Research questions: - What does each node function do? Stub initially, then wired to agent (T-02) per mission (T-04)? - How are 30 nodes added to the graph? Programmatic loop or 30 individual add_node calls? - Edge generation: manual edges or computed from phase labels? (Nodes in same phase connected sequentially? Cross-phase edges explicit?) - State schema: what keys exist? nodes, edges, unit, phase_labels, history, turn? - How does the unit's position update? Node function sets state["unit"]["current_node"] = "node_14"? - Access gating: how does the node function know what other nodes' outputs to include in context? - Output locale: where does node output get written? Wiki page? Forgejo issue comment? State key? - What's the LangGraph compile command? graph = builder.compile(checkpointer=SqliteSaver(...))? - Does the graph compile + run on Pi 4 within reasonable time? (<5 seconds compile, <1 second per super-step)

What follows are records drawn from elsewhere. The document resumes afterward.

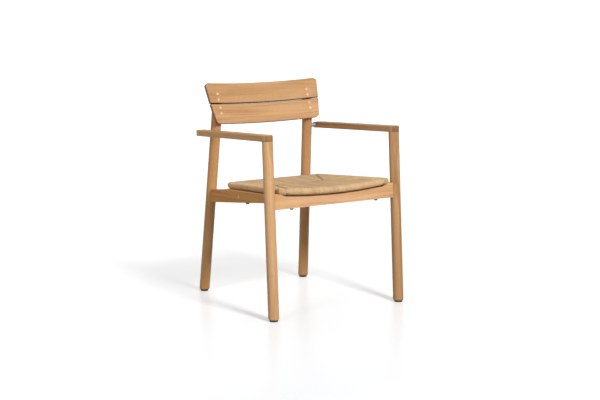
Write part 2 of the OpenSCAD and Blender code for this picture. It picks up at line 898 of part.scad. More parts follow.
// Centre line of a side bar at its front and back shoulders
bar_line_in = cord_side / cos(seat_taper) + bar_w / 2 / cos(seat_taper);

module on_side_bar() {
    on_seat() translate([seat_w(front_bar_v) - bar_line_in, front_bar_v, cord_t + bar_h / 2])
        rotate([-90, 0, seat_taper]) children();
}

side_bar_l = (back_bar_v - front_bar_v) / cos(seat_taper);

module seat_bar_tenons() {
    both_sides() on_side_bar() translate([0, 0, -bar_tenon_l])
        cylinder(d = bar_tenon_d, h = side_bar_l + 2 * bar_tenon_l);
}

module seat_side_bar_plan() {
    in_front = seat_w(front_bar_v) - cord_side / cos(seat_taper);
    in_back = seat_w(back_bar_v) - cord_side / cos(seat_taper);
    wide = bar_w / cos(seat_taper);
    polygon([
        [in_front - wide, front_bar_v], [in_front, front_bar_v],
        [in_back, back_bar_v], [in_back - wide, back_bar_v]
    ]);
}

module seat_bar_side(side) {
    color(teak) one_side(side) {
        side_bar_block();
        on_side_bar() {
            translate([0, 0, -bar_tenon_l]) cylinder(d = bar_tenon_d, h = bar_tenon_l);
            translate([0, 0, side_bar_l]) cylinder(d = bar_tenon_d, h = bar_tenon_l);
        }
    }
}

// Places of the seat screws: across the chair, and in depth along the seat
fix_x = seat_back_w - seat_screw_in;
front_fix_v = cleat_mid_v;
back_fix_v = seat_v(cross_back_y);

// Woven body: rings of points run from the underside, round the edge, over the top
corner_n = 5;
edge_n = 6;

// One closed outline of the seat, drawn in by an inset
function seat_ring(inset, r) = let(
    f = seat_w(inset) - inset,
    b = seat_w(seat_l - inset) - inset,
    c = rounded(
        [[-f, inset], [f, inset], [b, seat_l - inset], [-b, seat_l - inset]],
        [r, r, r, r], corner_n
    ),
    n = corner_n + 1
) [for (k = [0 : 3]) each concat(
    [for (i = [0 : corner_n]) c[k * n + i]],
    [for (i = [1 : edge_n]) let(
        p = c[k * n + corner_n],
        q = c[((k + 1) % 4) * n]
    ) p + (q - p) * i / (edge_n + 1)]
)];

ring_n = 4 * (corner_n + 1 + edge_n);
// Insets of the rings over the soft edge and in towards the middle
edge_r = seat_t / 2;
arc_n = 6;
inner_insets = seat_l * [0.055, 0.103, 0.172, 0.255, 0.35];
function sag(inset) = -seat_sag * ease((inset - edge_r) / (inner_insets[4] - edge_r));

// Rings as inset and height, from the underside middle to the top middle
ring_spec = concat(
    [for (i = [4 : -1 : 0]) [inner_insets[i], 0]],
    [for (i = [0 : 2 * arc_n]) let(a = -90 + 90 * i / arc_n)
        [edge_r * (1 - cos(a)), edge_r + edge_r * sin(a)]],
    [for (i = [0 : 4]) [inner_insets[i], seat_t + sag(inner_insets[i])]]
);

seat_points = concat(
    [for (spec = ring_spec)
        let(ring = seat_ring(spec[0], max(2, seat_corner - spec[0])))
        for (p = ring) [p[0], p[1], spec[1] + dip(p[0], p[1])]],
    [[0, seat_l / 2, dip(0, seat_l / 2)],
     [0, seat_l / 2, seat_t - seat_sag + dip(0, seat_l / 2)]]
);
ring_count = len(ring_spec);
seat_faces = concat(
    [for (k = [0 : ring_count - 2], i = [0 : ring_n - 1]) let(
        j = (i + 1) % ring_n
    ) each [
        [k * ring_n + i, (k + 1) * ring_n + i, (k + 1) * ring_n + j],
        [k * ring_n + i, (k + 1) * ring_n + j, k * ring_n + j]
    ]],
    [for (i = [0 : ring_n - 1]) [ring_count * ring_n, i, (i + 1) % ring_n]],
    [for (i = [0 : ring_n - 1]) let(base = (ring_count - 1) * ring_n)
        [ring_count * ring_n + 1, base + (i + 1) % ring_n, base + i]]
);

module seat_weave() {
    color(cord) difference() {
        on_seat() polyhedron(seat_points, seat_faces, convexity = 4);
        bar_space();
        seat_fixings();
    }
}

// Room that the four bars take inside the woven body
module bar_space() {
    front_bar_block();
    back_bar_block();
    both_sides() side_bar_block();
}

// Screws from below, through cleat or back cross rail, into the front and back seat bars
module seat_fixings() {
    for (x = [-fix_x, fix_x]) {
        seat_fixing(x, front_fix_v, cleat_h - head_set_in);
        seat_fixing(x, back_fix_v, cross_h - head_set_in);
    }
}

module seat_fixing(x, v, below) {
    on_seat() translate([x, v, dip(x, v) - below]) screw(below + cord_t + bar_h - tip_cover);
}

// Counterbore that opens below the head of a seat screw
module seat_counterbore(x, v, below) {
    deep = 2 * head_set_in + seat_dip;
    on_seat() translate([x, v, dip(x, v) - below - deep]) cylinder(d = head_d, h = deep + eps);
}

module seat_counterbores() {
    for (x = [-fix_x, fix_x]) {
        seat_counterbore(x, front_fix_v, cleat_h - head_set_in);
        seat_counterbore(x, back_fix_v, cross_h - head_set_in);
    }
}

module seat_screws() {
    color(steel) seat_fixings();
}

// Fasteners and small parts

module slat_plugs() {
    color(plug_wood) for (side = [-1, 1], v = [-screw_out, -screw_in, screw_in, screw_out])
        at_slat_screw(side, v) cylinder(d = plug_d, h = plug_l);
}

module slat_screws() {
    color(steel) for (side = [-1, 1], v = [-screw_out, -screw_in, screw_in, screw_out])
        at_slat_screw(side, v) translate([0, 0, plug_l]) screw(slat_t - plug_l + grip);
}

module arm_plugs() {
    color(plug_wood) both_sides() intersection() {
        arm_plug_round();
        arm_bar();
    }
}

module arm_screws() {
    color(steel) both_sides() arm_screw();
}

module rail_plugs() {
    color(plug_wood) both_sides() at_cross_screw() cylinder(d = plug_d, h = plug_l);
}

module cleat_screws() {
    color(steel) cleat_fixings();
}

module rail_screws() {
    color(steel) both_sides() at_cross_screw() translate([0, 0, plug_l]) screw(rail_t - plug_l + grip);
}

module arm_dowels() {
    color(plug_wood) both_sides() arm_dowel();
}

module rail_dowels() {
    color(plug_wood) both_sides() cross_dowels();
}

module bumpers_front() {
    color(black) for (x = [-bumper_x, bumper_x]) front_bumper(x);
}

module bumpers_side() {
    color(black) both_sides() side_bumper();
}

module glide_at(x, y) {
    color(black) translate([x, y, 0]) glide();
}

leg_front(-1);  // leg_front_left
leg_front(1);  // leg_front_right
post_back(-1);  // post_back_left
post_back(1);  // post_back_right
rail_front();
rail_side(-1);  // rail_left
rail_side(1);  // rail_right
rail_cross_middle();
rail_cross_back();
rail_cleat();
arm(-1);  // arm_left
arm(1);  // arm_right
slat_upper();
slat_lower();
arm_spacer(-1);  // arm_spacer_left
arm_spacer(1);  // arm_spacer_right
seat_bar_front();
seat_bar_back();
seat_bar_side(-1);  // seat_bar_left
seat_bar_side(1);  // seat_bar_right
seat_weave();
slat_plugs();
arm_plugs();
rail_plugs();
slat_screws();
arm_screws();
rail_screws();
cleat_screws();
seat_screws();
arm_dowels();
rail_dowels();
glide_at(-front_half_w, -foot_y);  // glide_front_left
glide_at(front_half_w, -foot_y);  // glide_front_right
glide_at(-back_half_w, foot_y);  // glide_back_left
glide_at(back_half_w, foot_y);  // glide_back_right
bumpers_front();
bumpers_side();
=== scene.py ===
"""Teak armchair with a woven cord seat: its cord, wood, steel and studio. Lengths in metres."""
import math

import bpy
import numpy as np
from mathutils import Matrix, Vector


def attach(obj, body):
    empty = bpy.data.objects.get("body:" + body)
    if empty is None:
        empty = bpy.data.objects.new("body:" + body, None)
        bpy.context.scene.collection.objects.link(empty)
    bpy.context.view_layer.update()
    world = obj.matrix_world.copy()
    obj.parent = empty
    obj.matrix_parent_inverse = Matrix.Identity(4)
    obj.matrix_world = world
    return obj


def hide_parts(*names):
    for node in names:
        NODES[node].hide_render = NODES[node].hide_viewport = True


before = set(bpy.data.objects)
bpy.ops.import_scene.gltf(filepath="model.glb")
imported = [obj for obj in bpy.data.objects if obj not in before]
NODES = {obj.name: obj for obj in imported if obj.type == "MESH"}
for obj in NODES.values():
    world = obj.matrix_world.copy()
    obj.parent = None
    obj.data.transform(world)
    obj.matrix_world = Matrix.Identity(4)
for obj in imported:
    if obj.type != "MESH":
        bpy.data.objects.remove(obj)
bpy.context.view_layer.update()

# Sizes of the seat; the seat's own plane falls towards the back
SEAT_FRONT_HALF = 0.238
SEAT_BACK_HALF = 0.2061
SEAT_DEPTH = 0.4105
SEAT_FRONT_Y = -0.2675
SEAT_LOW_Z = 0.436
SEAT_FALL = math.radians(4.3)
SEAT_THICK = 0.024
SEAT_CORNER = 0.014
FRONT_DIP = 0.0135
MIDDLE_SAG = 0.007
SAG_FROM = 0.012
SAG_TO = 0.1437
CORD_RADIUS = 0.0016
CORD_PITCH = 0.0033
CORD_SIDES = 6
# Points round the edge of the seat, and the length of a step along its flats
EDGE_TURNS = 7
FLAT_STEP = 0.011
# Where a strand dives under the next field: how far on, and how deep
DIVE = ((0.0015, 0.0018), (0.0035, 0.0045))
# Painted shade added to the strands on the rounding of the end edges
END_EDGE_SHADE = 0.7
# Length of one turn of the cord's lay
LAY_LENGTH = 0.0052
# Each mitre line starts on an end edge, at this distance from the middle line
FRONT_MITRE_X = 0.210
BACK_MITRE_X = 0.184
# Inward run of the mitre lines for each metre of depth
MITRE_RUN = 0.45
MITRE_VALLEY = 0.0055
VALLEY_REACH = 0.010

# Plane in the gap between the two slats: its normal and its distance from the origin
SLAT_NORMAL = Vector((0.0, math.sin(math.radians(21.6)), math.cos(math.radians(21.6))))
SLAT_GAP = (SLAT_NORMAL, SLAT_NORMAL.dot(Vector((0.0, 0.2155, 0.706))))

# Camera
CAMERA_AZIMUTH = math.radians(-33.97)
CAMERA_ELEVATION = math.radians(9.10)
CAMERA_DISTANCE = 5.270
CAMERA_TARGET = Vector((0.0242, 0.0, 0.3605))
CAMERA_LENS = 85.92
BACKDROP_RADIUS = 40.0

# Main lamp: a round soft box in front of the chair
KEY_AT = Vector((-0.03, -3.9, 2.6))
KEY_AIM = (Vector((0.0, 0.0, 0.45)) - KEY_AT).normalized()
KEY_WATTS = 160.0
KEY_WIDTH = 1.0
FLOOR_SHADE = (0.83, 0.85, 0.875)
# Light that the floor gives off where the main lamp adds none
FLOOR_GLOW = 0.60
WORLD_LIGHT = 0.30
WORLD_SHADE = (1.0, 0.965, 0.92)
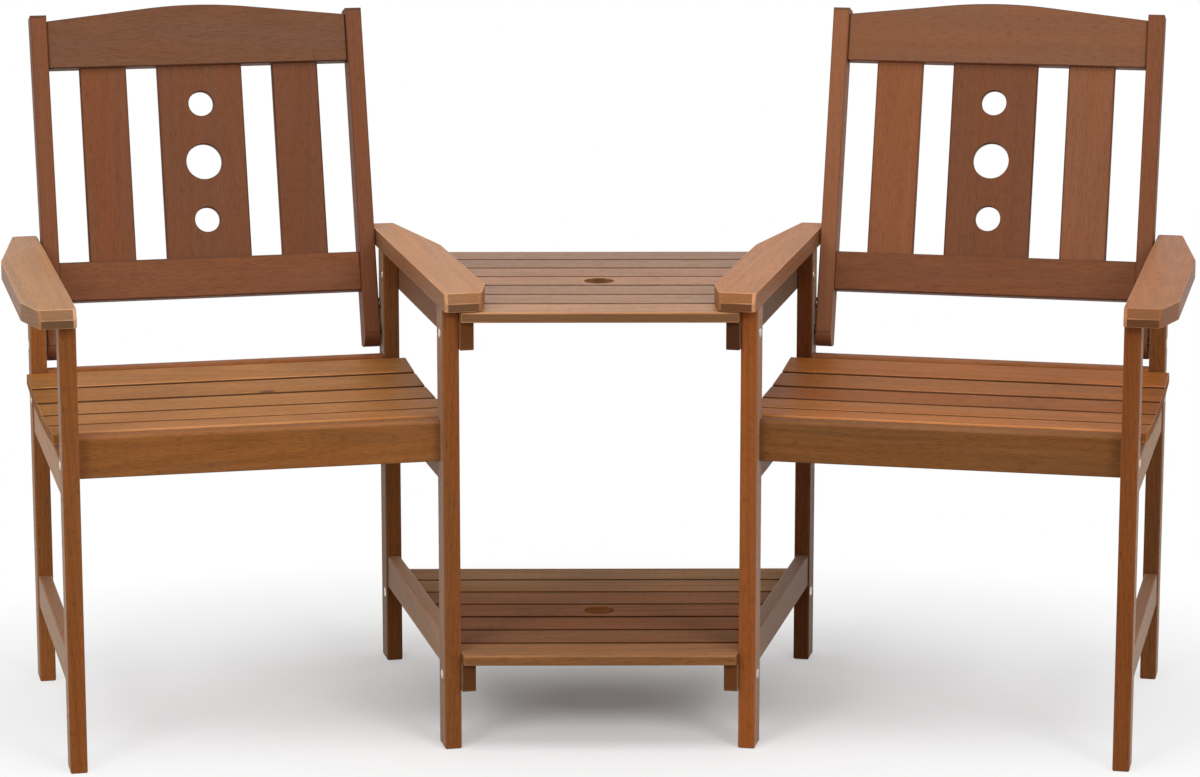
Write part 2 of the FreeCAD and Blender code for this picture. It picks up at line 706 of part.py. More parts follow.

Resource refs: - LangGraph StateGraph API: https://docs.langchain.com/oss/python/langgraph/graph-api - LangGraph checkpointer: https://docs.langchain.com/oss/python/langgraph/persistence - LangGraph interrupt(): https://docs.langchain.com/oss/python/langgraph/interrupts - LangGraph Command: https://reference.langchain.com/python/langgraph/types/Command - LangGraph Send: https://reference.langchain.com/python/langgraph/types/Send - Pearl Brain: research-sandshrew-20260511-180837-57495d32 (LangGraph core mechanisms) - Wiki ref: [[langgraph-node-anatomy]] (full node anatomy — state, config, runtime, return types) - Wiki ref: [[langgraph-unit-node-interaction-model]] (unit state schema, access gating, output locales) - Wiki ref: [[langgraph-hex-node-mapping]] (scale characteristics for N-node graphs)


Dependency Graph

T-00 (Pi start state) ── foundation, informs everything

T-01 (Wargame toolchain) ────┐
T-02 (Agent config) ─────────┤
T-03 (LangGraph config) ─────┤
T-04 (Mission selection) ────┤──► T-06 (Wiring) ──► T-09 (Build LangGraph) ──┐
T-05 (UI design) ────────────┘                                                
                                                                              ├──► T-08 (Bake)
T-07 (Draw UI) ──────────────────────────────────────────────────────────────┘

Spec/PRD Output

After all 10 tasks are informed (one by one, interactively), the compiled output will serve as: - A build spec for LangGraph backend implementation sessions - A render spec for Wargame/pygame UI sessions - A wiring spec for HTTP bridge sessions - A deployment spec for Pi setup sessions

Each task's output becomes a section of the final PRD.